Jumat, 03 April 2009

Partai Dalam Partai


 Dalam pentas politik lokal, peran partai politik sangat besar dalam upaya pencapaian pertumbuhan demokrasi. Agar upaya pencapaian pertumbuhan demokrasi di tingkat lokal dapat terwujud dengan baik, sangat diperlukan kemampuan dari partai politik untuk dapat menjalankan fungsi-fungsinya secara efektif kepada rakyat. Melalui upaya ini, akuntabilitas partai politik kepada rakyat selaku konstituen akan senantiasa berjalan dengan baik dari waktu ke waktu.
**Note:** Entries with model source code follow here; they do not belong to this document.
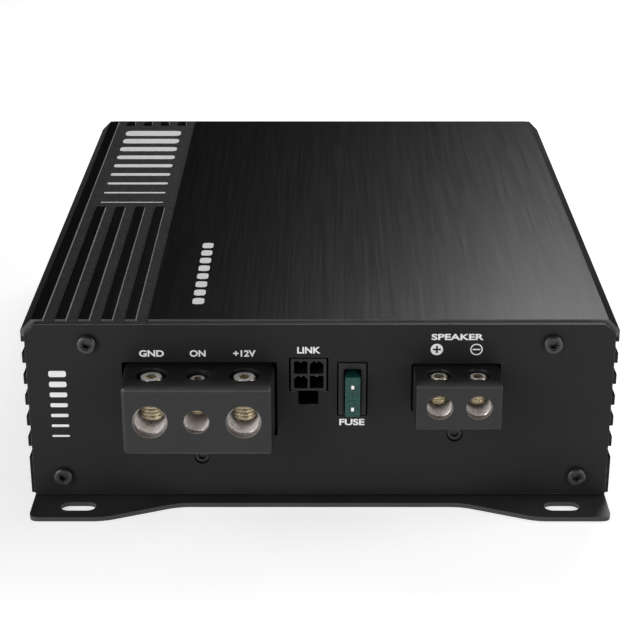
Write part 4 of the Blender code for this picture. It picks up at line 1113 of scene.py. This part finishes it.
def make_printing():
    """Generic labels by function, and plain stripes of even length."""
    for name, text, width, height, x, z in (
        ("label_ground", "GND", 6.2, 1.8, -42.15, 40.8),
        ("label_remote", "ON", 4.0, 1.8, -30.6, 40.8),
        ("label_supply", "+12V", 5.6, 1.8, -18.9, 40.8),
        ("label_link", "LINK", 5.8, 1.8, -2.8, 41.7),
        ("label_fuse", "FUSE", 6.4, 1.8, 8.1, 21.7),
        ("label_speaker", "SPEAKER", 13.0, 1.7, 34.3, 45.3),
    ):
        lettering(name, text, width, height, x, SEAT + z)
    face = ("Y", PANEL_FACE - PRINT, PANEL_FACE + BURIED, "powder_coated_steel", glowing_panel_print)
    x, z = 29.2, SEAT + 41.9
    arm, reach = 0.24, 1.0
    cross = [(x - arm, z - reach), (x + arm, z - reach), (x + arm, z - arm), (x + reach, z - arm)]
    cross += [(x + reach, z + arm), (x + arm, z + arm), (x + arm, z + reach), (x - arm, z + reach)]
    cross += [(x - arm, z + arm), (x - reach, z + arm), (x - reach, z - arm), (x - arm, z - arm)]
    printed("plus_mark", [ring((x, z), 1.55), cross], *face)
    x = 39.1
    printed("minus_ring", [ring((x, z), 1.55), ring((x, z), 1.28)], *face)
    printed("minus_mark", [rectangle((x - 0.95, x + 0.95), (z - 0.16, z + 0.16))], *face)
    lift = ("Z", TOP - BURIED, TOP + PRINT, "anodised_aluminium", white_print)
    for i in range(8):
        near = FRONT + 10.0 + i * 5.8
        printed(f"top_dash_{i + 1}", [bar((-32.6, -29.6), (near, near + 4.0))], *lift)
    deep = ("Z", RECESS_FACE - BURIED, RECESS_FACE + PRINT, "anodised_aluminium", white_print)
    for i in range(9):
        near = FRONT + 91.0 + i * 8.6
        thick = 0.5 + 0.65 * i
        printed(f"recess_stripe_{i + 1}", [bar((-65.6, -47.0), (near, near + thick))], *deep)
    for i in range(7):
        high = SEAT + 36.0 - i * 3.0
        thick = 1.7 - 0.2 * i
        printed(f"panel_stripe_{i + 1}", [bar((-68.3, -63.9), (high - thick, high))], *face)


# ---- what stays as CAD


def finish_inner():
    """The pieces inside the case keep their CAD shape and get real finishes."""
    looks = (
        (board_green, "main_board"),
        (ferrite_grey, "transformer_core", "inductor_core"),
        (copper_wound, "transformer_winding", "inductor_winding"),
        (sleeve_black, "supply_capacitor_1", "supply_capacitor_2", "rail_capacitor"),
        (epoxy_black, "supply_transistor", "output_transistor"),
        (spring_bright, "supply_transistor_clip", "output_transistor_clip"),
    )
    for material, *nodes in looks:
        for node in nodes:
            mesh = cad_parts[node].data
            mesh.materials.clear()
            mesh.materials.append(material)


# ---- stage, light and camera


def make_stage():
    """A pale, evenly lit table, in metres, just low enough not to share a plane with the base."""
    floor_mesh = bpy.data.meshes.new("floor")
    size = 6.0
    level = -0.0001
    corners = [(-size, -size, level), (size, -size, level), (size, size, level), (-size, size, level)]
    floor_mesh.from_pydata(corners, [], [(0, 1, 2, 3)])
    floor_mesh.materials.append(
        surface(
            "lit_table", grey(0.59), grey(0.61), (0.7, 0.8), 40, 400, 0.0,
            Emission_Color=WHITE, Emission_Strength=0.63,
        )
    )
    placed("floor", floor_mesh)


def softbox(name, place, aim, size, power):
    """A square soft light, in metres and watts, that the camera doesn't see."""
    lamp = bpy.data.lights.new(name, "AREA")
    lamp.shape = "SQUARE"
    lamp.size = size
    lamp.energy = power
    obj = placed(name, lamp)
    obj.location = place
    obj.visible_camera = False
    obj.rotation_euler = (Vector(aim) - Vector(place)).to_track_quat("-Z", "Y").to_euler()


def make_light():
    """Small lights close to the case and wide ones far off; the world only shows behind the table."""
    world = bpy.data.worlds.new("studio")
    bpy.context.scene.world = world
    world.use_nodes = True
    background = world.node_tree.nodes["Background"]
    background.inputs["Color"].default_value = WHITE
    background.inputs["Strength"].default_value = 0.95
    rays = world.cycles_visibility
    rays.diffuse = False
    rays.glossy = False
    rays.transmission = False
    rays.scatter = False
    middle = (0.05, 0, 0.04)
    softbox("near_right", (0.5, 0.0, 0.35), middle, 0.3, 1.35)
    softbox("near_rear_right", (0.25, 0.6, 0.5), middle, 0.3, 1.45)
    softbox("near_rear", (0.15, 0.5, 0.6), middle, 0.3, 1.7)
    softbox("left_front", (-1.1, -1.2, 0.9), (0, 0, 0.03), 0.9, 10)
    softbox("near_left", (-0.34, -0.36, 0.11), (-0.03, -0.1, 0.03), 0.14, 0.7)
    softbox("near_right_front", (0.3, -0.36, 0.1), (0, -0.1, 0.03), 0.14, 0.42)
    softbox("left_side", (-1.3, 0.1, 0.8), (0, 0, 0), 0.8, 2.5)


def make_camera():
    """A long lens in front of the terminals, looking down on them."""
    lens = bpy.data.cameras.new("camera")
    lens.lens = 94.92
    lens.sensor_width = 36.0
    lens.clip_start = 0.01
    camera = placed("camera", lens)
    camera.location = (0.0, -0.4748, 0.2144)
    camera.rotation_euler = (math.radians(67.03), 0.0, 0.0)
    bpy.context.scene.camera = camera


make_camera()
make_cover()
make_base()
make_front_panel()
make_rear_panel()
make_screws()
make_clamp_screws()
make_terminals()
make_link_header()
make_link_pins()
make_fuse_holder()
make_fuse()
make_rca()
make_controls()
make_printing()
finish_inner()
make_stage()
make_light()
bpy.context.scene.view_settings.view_transform = "Standard"
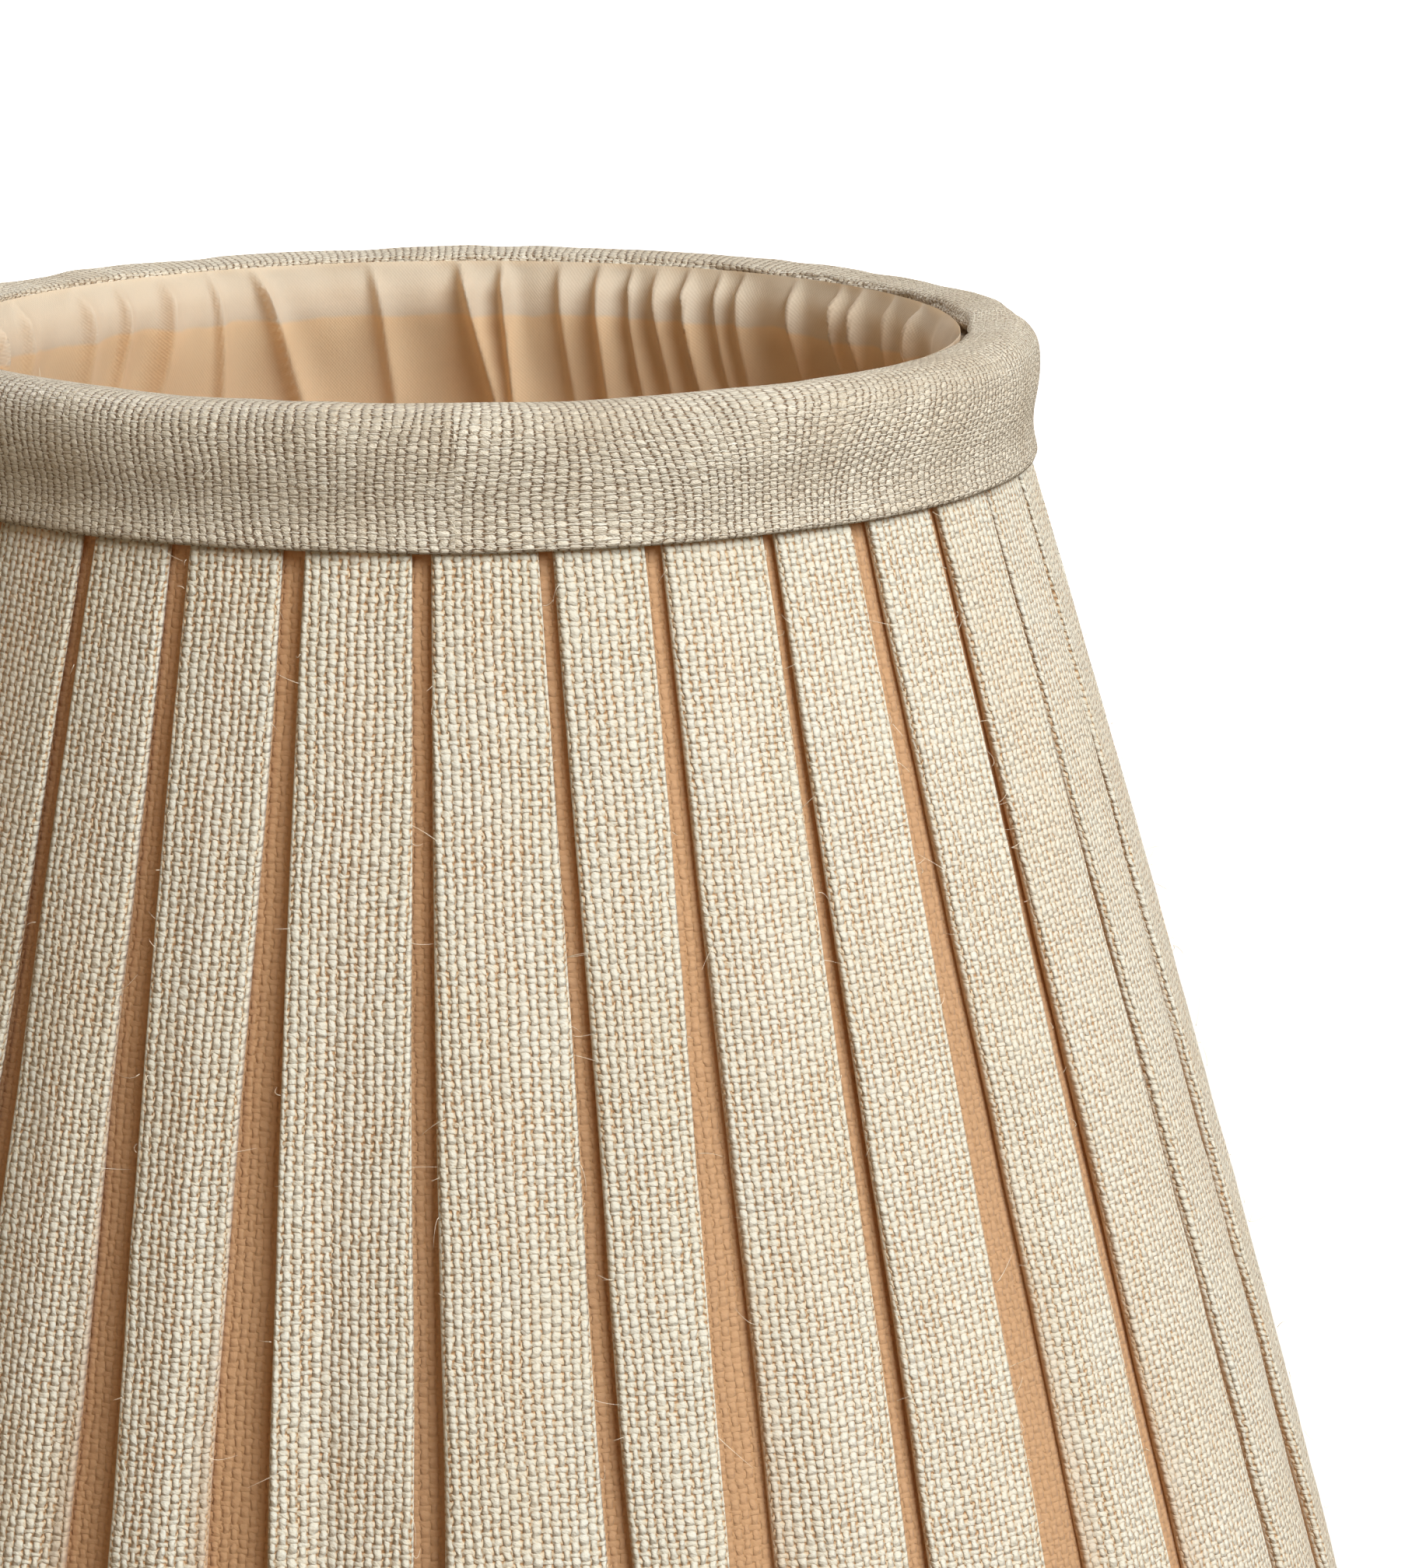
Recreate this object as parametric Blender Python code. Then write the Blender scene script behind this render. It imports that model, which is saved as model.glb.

 Khusus dalam menjalankan salah satu fungsi partai politik sebagai sarana rekruitmen politik, partai politik di daerah masih tersubordinasi dengan partai politik dilevel pusat. Sehingga dalam menjalan fungsi rekruitmen politik, oleh partai politik di daerah, tidak bisa dilakukan sesuai dengan kehendak mereka. Namun perlu mendapat persetujuan dari pengurus partai politik ditingkat pusat dalam proses rekruitmen politik tersebut.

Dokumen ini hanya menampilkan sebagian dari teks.